I think people generally like the experience of acquiring a new car, but everybody is wary of what goes into that point before you get to drive away. It should be simpler. It really should. You shouldn’t have that sense of dread or just how much can I keep from getting screwed mentality. It should be easier to get to that point where you can relax a bit instead of being on guard, on edge against the haggling on an epic scale mentality.
Purchasing should be less gimmicky and less prone to nonsense.
Now, I got a nice car and a good deal, and a warranty to boot, but the stuff you have to go through to get there is pretty ridiculous.
I left my key so my 2005 Corolla could be appraised and was taken on a nonsensical tour of all the service bays and other rooms that accomplished nothing. We came back and I asked for my key for my car. “Well, Mike, let’s look at the deal…” By this point I had told them what I could afford for the car I was interested in, and asked for my key again. The manager comes down to talk to me (Without my friggen key) and wants to talk more. I’m fine with talking but enough of the foolishness and faux ransom. I told him one more time what I could afford. If he could do that, we got a deal. Because the theatrics took so long, it went dark and there was no longer anybody for him to talk to, and as result, he tells me he will contact me in the morning and on the FOURTH request surrenders my key.
I head home and begin the next day at my office, morning goes by, nothing. 2pm and the guy who was going to call me “in the morning” didn’t specify as to which one he was referring to is off, but he told the guy who is on duty.
The original sales rep calls up with an offer. It bares no passing resemblance to what was discussed the night before. I, by this time, have no problem being every bit the snide jerk back to them and in my best angry dad voice, remind them of where my line in the sand stood, the previous night’s best offer. The salesman, who had no idea about the car, say he’ll try “to work that miracle for me.”
“if I can complete that Hail Mary, can I call you?”
Yeah, sure, especially since we agreed to that LAST NIGHT!!
Now, he didn’t know the car, and that’s fine, you got a lot of em, it’s a lot to keep track of, but a little honesty. If you don’t know something, say so, don’t keep talking and let your voice trail off with every sentence. I’m not a rocket scientist, but my bullshit detector is running pretty high. I mean I’m a parent, I can tell when a tale is being woven, nearly told the guy to ask his mother.
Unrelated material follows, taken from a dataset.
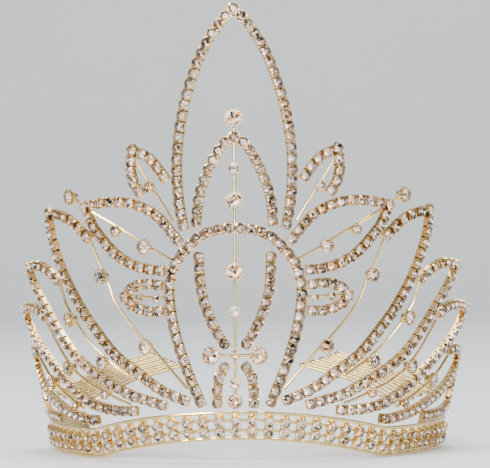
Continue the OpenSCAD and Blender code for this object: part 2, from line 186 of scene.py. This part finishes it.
# whole degrees from the front to past the band's end, and the oval's length up to each
arcTurns = np.arange(0, 131, 1.0)
arcLengths = np.concatenate([[0], np.cumsum([arcStep(t + 0.5) for t in arcTurns[:-1]])])


def arcAt(turn):
    return math.copysign(float(np.interp(abs(turn), arcTurns, arcLengths)), turn)


def turnAt(arc):
    return math.copysign(float(np.interp(abs(arc), arcLengths, arcTurns)), arc)


# a smooth line through chosen points
def smoothLine(points, steps=12):
    p = [np.array(q, float) for q in points]
    p = [2 * p[0] - p[1]] + p + [2 * p[-1] - p[-2]]
    line = []
    for i in range(1, len(p) - 2):
        for k in range(steps):
            u = k / steps
            line.append(0.5 * (2 * p[i] + (p[i + 1] - p[i - 1]) * u
                               + (2 * p[i - 1] - 5 * p[i] + 4 * p[i + 1] - p[i + 2]) * u * u
                               + (3 * p[i] - p[i - 1] - 3 * p[i + 1] + p[i + 2]) * u ** 3))
    line.append(p[-2])
    return line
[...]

Done, and done, but wait, there’s more.
We have to go talk about “accessories.” Again, don’t switch off the bullshit detector. Deal is done, but they want to know if I want an overpriced aftermarket remote starter, floormats, serial number etchings, etc.
Then I get to fill out the customer survey. I couldn’t do it without laughing. If you looked around the dealership, I expected to hear the Yakity Sax music from Benny Hill playing.
A good car and ultimately a good deal, but good thing the nonsense was affordable as there was lots of it.
It’s no wonder we all like cars, but nobody likes buying em.